Collected material:
━━━━━━━━━━

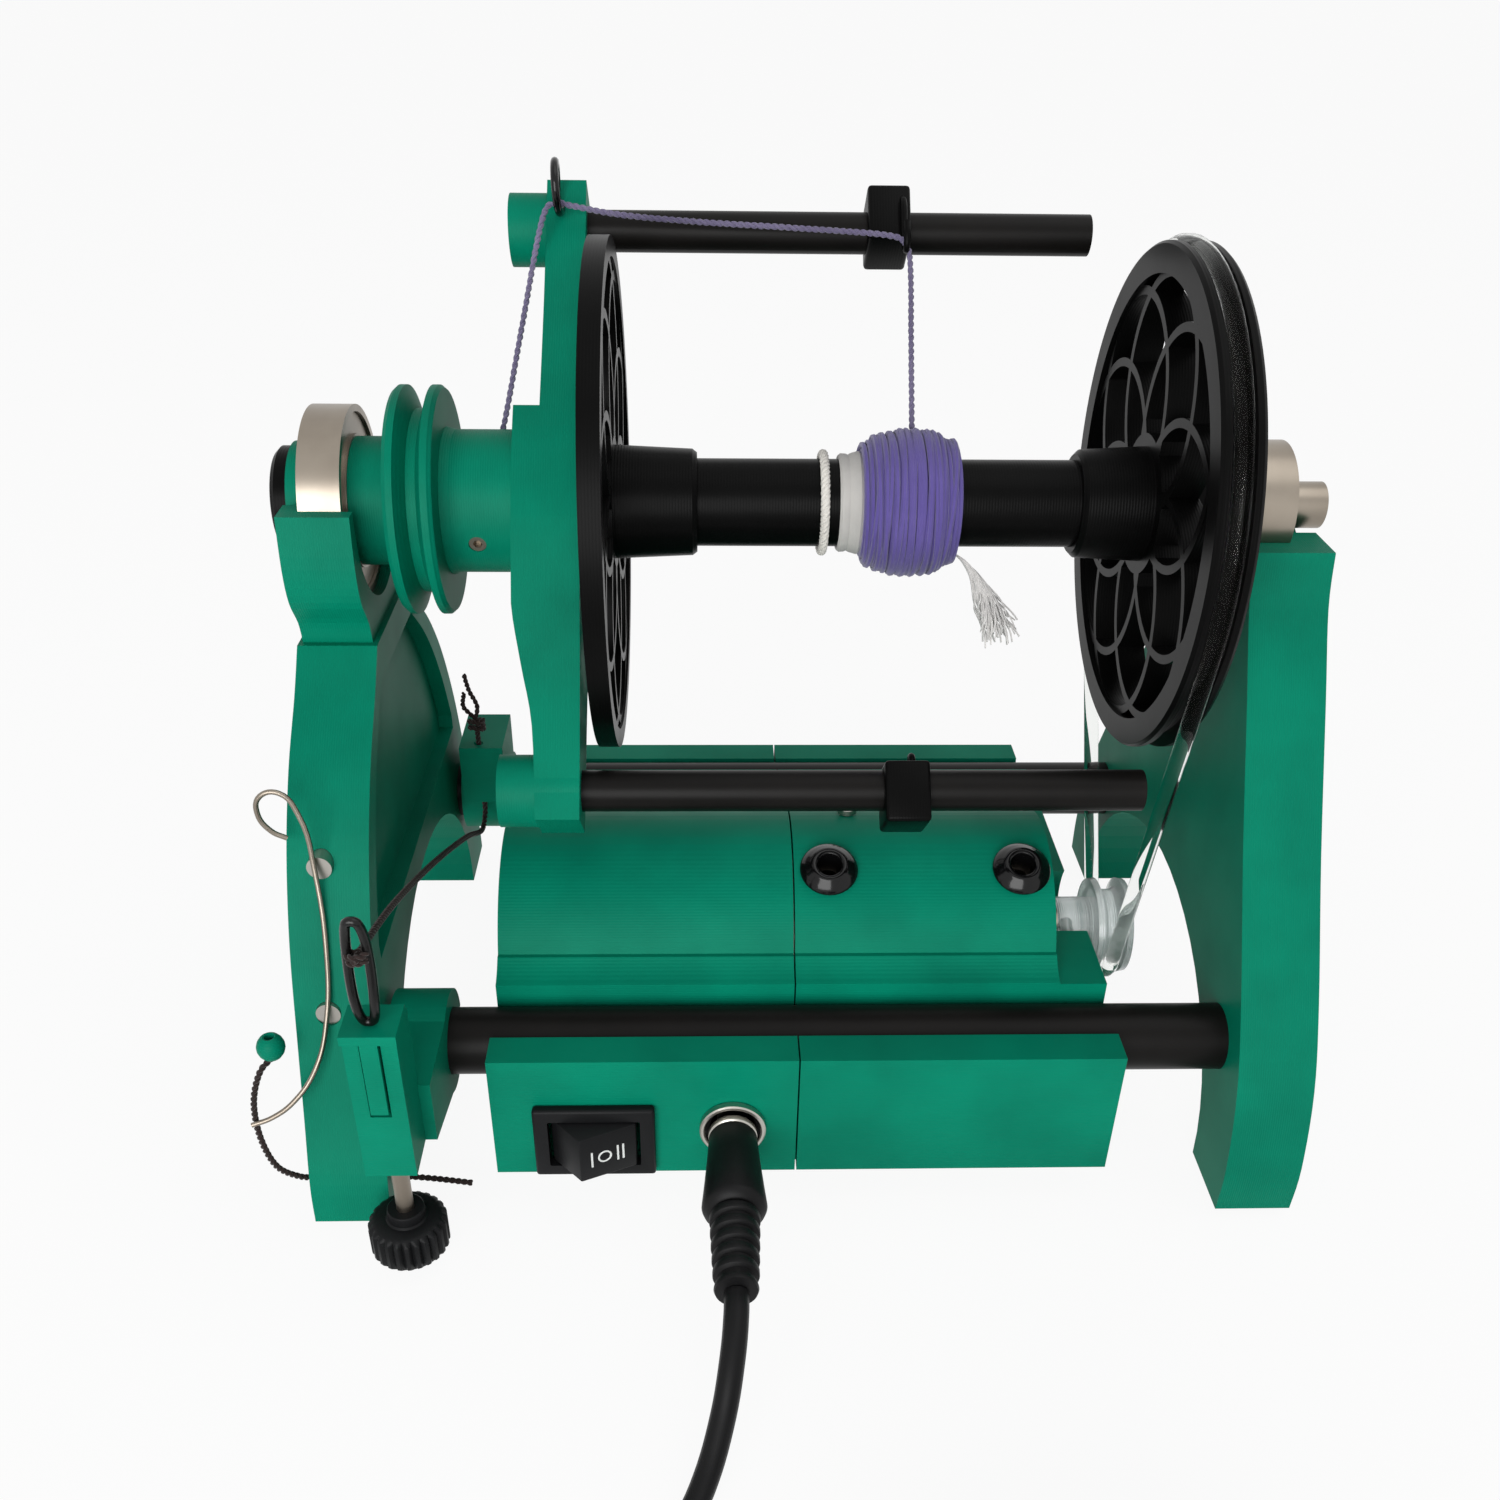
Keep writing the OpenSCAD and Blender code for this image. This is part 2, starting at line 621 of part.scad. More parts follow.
module guide_lower() {
    guide(guide_low_x, -1);
}

eyelet_x = -25.5;
eyelet_z = 52.5;
eyelet_y = -10.9;
eyelet_r = 4;
module threading_eyelet() {
    loop = [for (i = [0 : 20]) let (a = 15 + 330 * i / 20) [eyelet_x + 0.9 * i / 20 - 0.45,
        eyelet_y + eyelet_r * cos(a), eyelet_z + eyelet_r * sin(a)]];
    color(black) place() flyer_frame() cord(concat([[eyelet_x, -4.2, eyelet_z], [eyelet_x, -5.6, eyelet_z]], loop), 1.4);
}

module axle() {
    color(steel) place() difference() {
        along_x(axle_x, axle_d / 2);
        translate([axle_x[1] - 3, 0, axis_h]) rotate([0, 90, 0]) cylinder(h = 4, r = 1.3);
    }
}

// The rosette: overlapping rings between a hub and a rim.
module rosette(hub, rim) {
    ring_r = (rim - 1) / 2 + 1.2;
    rib = 1.5;
    intersection() {
        circle(r = rim);
        union() {
            for (i = [0 : rosette_n - 1]) rotate(360 * i / rosette_n) translate([ring_r - 0.6, 0]) difference() {
                circle(r = ring_r);
                circle(r = ring_r - rib);
            }
            circle(r = hub);
        }
    }
}

bobbin_bore = axle_d / 2 + 0.06;
core_r = 7.4;
module bobbin_core() {
    color(black) place() tube_x([flange_x[1] - 2, whorl_x[0] + 2], core_r, bobbin_bore + 1.2);
}

module bobbin_flange() {
    rim = 3.2;
    color(black) place() difference() {
        union() {
            tube_x(flange_x, flange_r, flange_r - rim);
            plate_x([flange_x[0] + 0.4, flange_x[1] - 0.4]) translate([0, axis_h]) rosette(11, flange_r - rim + 0.5);
            tube_x([flange_x[0] - 1.7, flange_x[1]], 8, bobbin_bore);
            turned([[flange_x[1] - 0.5, 0], [flange_x[1] - 0.5, 9.6], [collar_l_x - 0.8, 9], [collar_l_x, 8.4], [collar_l_x, 0]]);
        }
        along_x([flange_x[1] - 2, collar_l_x + 1], core_r + 0.02);
        along_x([flange_x[0] - 5, collar_l_x], bobbin_bore);
    }
}

module bobbin_whorl() {
    c = belt_x;
    g = whorl_groove_r - 0.2;
    rim = flange_r - 5;
    color(black) place() difference() {
        union() {
            turned([[whorl_x[0], rim], [whorl_x[0], flange_r - 0.5], [whorl_x[0] + 0.6, flange_r], [c - 1.9, flange_r],
                [c - 1, g], [c + 1, g], [c + 1.9, flange_r], [whorl_x[1] - 0.6, flange_r], [whorl_x[1], flange_r - 0.5], [whorl_x[1], rim]]);
            plate_x([whorl_x[0] + 0.8, whorl_x[1] - 1.2]) translate([0, axis_h]) rosette(12, rim + 0.5);
            turned([[collar_r_x, 0], [collar_r_x, 8.4], [collar_r_x + 0.8, 9.2], [whorl_x[0] + 1, 9.8], [whorl_x[0] + 1, 0]]);
            turned([[whorl_x[1] - 1.3, 0], [whorl_x[1] - 1.3, 9], [92.6, 6], [92.6, 0]]);
        }
        along_x([collar_r_x - 1, whorl_x[0] + 2], core_r + 0.02);
        along_x([collar_r_x - 1, 94], bobbin_bore);
    }
}

yarn_x = [26.5, 44];
module yarn_package() {
    bulge = [for (i = [0 : 8]) let (t = i / 8) [yarn_x[0] + (yarn_x[1] - yarn_x[0]) * t, 8.6 + 3.4 * pow(sin(180 * (0.08 + 0.84 * t)), 0.6)]];
    color([0.42, 0.36, 0.68]) place() turned(concat([[yarn_x[0], core_r + 0.02]], bulge, [[yarn_x[1], core_r + 0.02]]));
}

// White leader: one turn of string and a wrap of cloth beside the yarn.
module leader_band() {
    color("white") place() union() {
        translate([20.3, 0, axis_h]) rotate([0, 90, 0]) rotate_extrude() translate([core_r + 0.85, 0]) circle(d = 1.6, $fn = 16);
        tube_x([23.2, yarn_x[0]], core_r + 0.8, core_r + 0.02);
    }
}

// The strand runs from the package over the guide and the eyelet into the hub.
strand_route = [[36, -3, 12.35], [36, -5, 28], [36, -6.5, 41], [35.2, -6.7, 45], [32, -6.7, 46.8], [16, -6.7, 48],
    [0, -6.9, 48.8], [-14, -7.8, 49.4], [-23, -9.4, 50], [-25.6, -10.2, 49.9], [-28, -10, 47], [-31.6, -6, 30], [-35.2, -1.4, 13.2],
    [-37, -0.4, 8.6]];
module yarn_strand() {
    color([0.42, 0.36, 0.68]) place() flyer_frame() cord(smooth(strand_route, 3), 1);
}

// Tension bracket on the front rod: a clamp with a T-slot tower for the screw.
tower = [-51.8, -70.8];
bracket_x = [-55.4, -45.6];
block_z = [25, 53];
slot_z = block_z[1] - 15;
module bracket_front() {
    y = frame_y - tie_y;
    color(green) place() difference() {
        union() {
            plate_x(bracket_x) union() {
                translate([y, tie_z]) circle(r = 9.4);
                polygon([[y - 21, block_z[0]], [y - 21, 37.2], [y - 3, 37.2], [y + 2, tie_z], [y - 3, tie_z - 8.4]]);
            }
            translate([tower[0] - 4.2, tower[1] - 4.6, block_z[0]]) cube([8.4, 9.2, block_z[1] - block_z[0]]);
        }
        along_x([bracket_x[0] - 1, bracket_x[1] + 1], tie_d / 2 + fit, y, tie_z);
        translate([tower[0], tower[1], block_z[0] - 2]) cylinder(h = 32, r = 1.85);
        translate([tower[0] - 1.7, tower[1] - 10, slot_z]) cube([3.4, 10, 20]);
        translate([tower[0] - 3.1, tower[1] - 2.9, slot_z]) cube([6.2, 6, 20]);
        translate([bracket_x[0] - 1, y + 4, tie_z - 0.6]) cube([20, 8, 1.2]);
    }
}

// The T-shaped nut that the screw draws up and down in its slot.
module tension_slider() {
    color(green) place() difference() {
        union() {
            translate([tower[0] - 2.8, tower[1] - 2.6, slot_z + 1]) cube([5.6, 5.4, 14.4]);
            translate([tower[0] - 1.4, tower[1] - 5.2, slot_z + 1]) cube([2.8, 3, 14.4]);
            translate([tower[0] - 4.4, tower[1] - 5.2, block_z[1] + 0.3]) cube([8.8, 8, 1.7]);
        }
        translate([tower[0], tower[1], slot_z]) cylinder(h = 13, r = 1.55);
    }
}

loop_y = tower[1] - 2.6;
loop_top = 75;
loop_r = 1.7;
module tension_loop() {
    low = block_z[1] + 2.8 + loop_r;
    high = loop_top - loop_r;
    loop = concat([for (t = [-90 : 22.5 : 0]) [t, low]], [for (t = [0 : 22.5 : 180]) [t, high]],
        [for (t = [180 : 20.5 : 262]) [t, low]]);
    color(black) place() cord([for (p = loop) [tower[0] + loop_r * cos(p[0]), loop_y, p[1] + loop_r * sin(p[0])]], 1.5);
}

module tension_screw() {
    color(steel) place() translate([tower[0], tower[1], 12]) cylinder(h = 36.5, r = 1.5);
}

knob_r = 6.7;
module tension_knob() {
    flutes = 24;
    color(black) place() translate([tower[0], tower[1], 3.4]) difference() {
        rotate_extrude() polygon([[0, 0], [5.4, 0], [knob_r, 1], [knob_r, 6.4], [5.6, 7.4], [3.4, 7.8], [3.2, 9.6], [0, 9.6]]);
        for (i = [0 : flutes - 1]) rotate(360 * i / flutes) translate([knob_r + 0.25, 0, -1]) cylinder(h = 9, r = 0.55, $fn = 16);
        translate([0, 0, 8.55]) cylinder(h = 3, r = 1.52);
    }
}

// Small clip on the rear rod that anchors the brake cord.
rear_clip_x = [-55.2, -44.4];
module bracket_rear() {
    y = frame_y + tie_y;
    color(green) place() difference() {
        union() {
            along_x(rear_clip_x, 8.6, y, tie_z);
            translate([rear_clip_x[0] + 1.4, y - 12.6, 33]) cube([rear_clip_x[1] - rear_clip_x[0] - 1.4, 16, 13.5]);
        }
        along_x([rear_clip_x[0] - 1, rear_clip_x[1] + 1], tie_d / 2 + fit, y, tie_z);
        translate([rear_hole[0], rear_hole[1], tie_z]) cylinder(h = 20, r = 1);
        translate([rear_clip_x[0] - 1, y + 3, tie_z - 0.6]) cube([20, 8, 1.2]);
    }
}

// The brake cord runs from the loop to the underside of the rear clip and is knotted above it.
rear_hole = [(rear_clip_x[0] + rear_clip_x[1]) / 2, frame_y + tie_y - 10.2];
brake_route = [[tower[0], loop_y - 2.4, 68.2], [tower[0], loop_y + 2, 68], [-51.5, -50, 61.6], [-50.9, -20, 50],
    [-50.2, 10, 36.8], [-49.9, 26, 28.4], [rear_hole[0], 31.6, 28.6], [rear_hole[0], rear_hole[1], 31.6],
    [rear_hole[0], rear_hole[1], 40], [rear_hole[0], rear_hole[1], 51.4]];
knot_ends = [[[-48.6, 33.4, 51], [-51.4, 34, 52], [-52.4, 33.6, 55], [-51.8, 33, 58.6]],
    [[-50.6, 33, 51.4], [-49.6, 33.8, 55], [-50.8, 33.6, 59], [-51.4, 33, 63]]];
module brake_cord() {
    color([0.16, 0.07, 0.05]) place() union() {
        cord(smooth(brake_route, 3), 1.2);
        translate([rear_hole[0], rear_hole[1], 51.6]) sphere(r = 2, $fn = 24);
        translate([tower[0], loop_y - 2.6, 68.2]) sphere(r = 1.5, $fn = 24);
        for (e = knot_ends) cord(smooth(e, 3), 1.2);
    }
}

magnet_x = -64.6;
magnet_z = [64.5, 40.8];
magnet_r = 2.1;
function magnet_y(z) = frame_y - lookup(z, [[40.8, 51.1], [64.5, 41.8]]);
module magnets() {
    color(steel) place() for (z = magnet_z) translate([magnet_x, magnet_y(z) + 1.9, z]) rotate([90, 0, 0])
        cylinder(h = 5, r = magnet_r, center = true);
}

// Bent wire threading hook held across the two magnets.
hook_route = [[-69.2, -42.8, 69.9], [-71.4, -43.2, 71.5], [-73, -43.4, 74.9], [-72, -43.4, 78.3], [-69, -43.2, 78.7],
    [-66.4, -43.4, 74.6], [-65, -44.9, 64.5], [-64, -49.6, 52], [-64.6, -54.2, 40.8], [-66.8, -58, 33], [-70.6, -60.6, 28],
    [-74.4, -61.8, 25.4], [-78, -62.4, 24.2]];
module threading_hook() {
    color(steel) place() cord(smooth(hook_route, 4), 0.9);
}

tether_y = -57;
tether_z = 6.2;
tether_route = [[-73.4, -58.4, 36], [-75.6, -60, 34], [-77.4, -61, 28], [-77.6, -61.2, 20], [-76.2, -60.6, 12.6], [-73.4, -58.6, 8],
    [-70.6, -57, 6.2], [-63, -57, 6.2], [-56, -57, 6.2], [-50, -57.2, 5.8], [-43, -57.6, 5]];
module tether_cord() {
    color([0.1, 0.07, 0.06]) place() cord(smooth(tether_route, 3), 1.2);
}

module tether_bead() {
    color(green) place() translate([-73.4, -58.4, 38.3]) difference() {
        sphere(r = 2.4, $fn = 24);
        cylinder(h = 6, r = 0.8, center = true);
    }
}

module rubber_feet() {
    color(black) place() for (x = [(left_out + left_in) / 2, (right_in + right_out) / 2], side = [-1, 1])
        translate([x, frame_y + side * 54.5, 0]) rotate_extrude() polygon([[0, 0], [4.2, 0], [5, floor_gap], [0, floor_gap]]);
}

upright_left();
cradle_block();
upright_right();
tie_rod_front();
tie_rod_rear();
case_left();
case_right();
case_cover();
cover_screws();
switch_bezel();
switch_rocker();
dc_socket();
dc_plug();
power_cord();
cord_coil();
power_adapter();
top_grommets();
case_screw();
gear_motor();
motor_screws();
control_board();
motor_pulley();
drive_belt();
bearing_left_outer();
bearing_left_inner();
bearing_right_outer();
bearing_right_inner();
orifice_ring();
flyer_hub();
brake_pulley();
flyer_arm();
rod_upper();
rod_lower();
guide_upper();
guide_lower();
threading_eyelet();
axle();
hub_screws();
bobbin_core();
bobbin_flange();
bobbin_whorl();
yarn_package();
leader_band();
yarn_strand();
bracket_front();
tension_slider();
tension_loop();
tension_screw();
tension_knob();
bracket_rear();
brake_cord();
magnets();
threading_hook();
tether_cord();
tether_bead();
rubber_feet();
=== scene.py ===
"""Electric yarn spinner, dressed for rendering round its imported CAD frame.

Sizes are in millimetres on the machine's own axes, as in the part's source:
X runs along the spindle, Y from front to back and Z up from the table.
"""

import json
import logging
import random
from collections.abc import Iterable, Sequence
from dataclasses import dataclass, field
from enum import Enum
from math import asin, atan2, copysign, cos, hypot, pi, radians, sin, sqrt, tau

import bpy
from mathutils import Matrix, Vector

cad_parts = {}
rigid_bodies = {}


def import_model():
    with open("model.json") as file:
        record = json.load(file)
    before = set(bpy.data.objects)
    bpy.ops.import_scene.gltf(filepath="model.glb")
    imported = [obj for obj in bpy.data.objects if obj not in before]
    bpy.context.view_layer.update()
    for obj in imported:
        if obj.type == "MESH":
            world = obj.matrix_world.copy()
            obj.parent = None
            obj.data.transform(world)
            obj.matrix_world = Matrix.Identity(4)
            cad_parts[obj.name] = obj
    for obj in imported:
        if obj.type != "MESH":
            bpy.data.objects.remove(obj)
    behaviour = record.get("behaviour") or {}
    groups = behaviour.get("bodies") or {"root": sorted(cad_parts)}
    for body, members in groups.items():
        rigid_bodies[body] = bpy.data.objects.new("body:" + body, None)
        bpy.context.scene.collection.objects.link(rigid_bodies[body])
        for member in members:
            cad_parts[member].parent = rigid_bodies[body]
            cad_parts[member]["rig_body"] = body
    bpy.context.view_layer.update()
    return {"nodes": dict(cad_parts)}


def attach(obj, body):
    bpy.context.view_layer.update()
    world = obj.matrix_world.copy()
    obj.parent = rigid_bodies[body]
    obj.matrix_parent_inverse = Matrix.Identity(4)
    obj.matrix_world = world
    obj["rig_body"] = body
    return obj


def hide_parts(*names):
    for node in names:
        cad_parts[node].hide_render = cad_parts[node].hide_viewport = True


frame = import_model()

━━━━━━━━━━

Which lines hold the string "objects"? Copy all of them from the data above.

Output for this exercise:
    before = set(bpy.data.objects)
    imported = [obj for obj in bpy.data.objects if obj not in before]
            bpy.data.objects.remove(obj)
        rigid_bodies[body] = bpy.data.objects.new("body:" + body, None)
        bpy.context.scene.collection.objects.link(rigid_bodies[body])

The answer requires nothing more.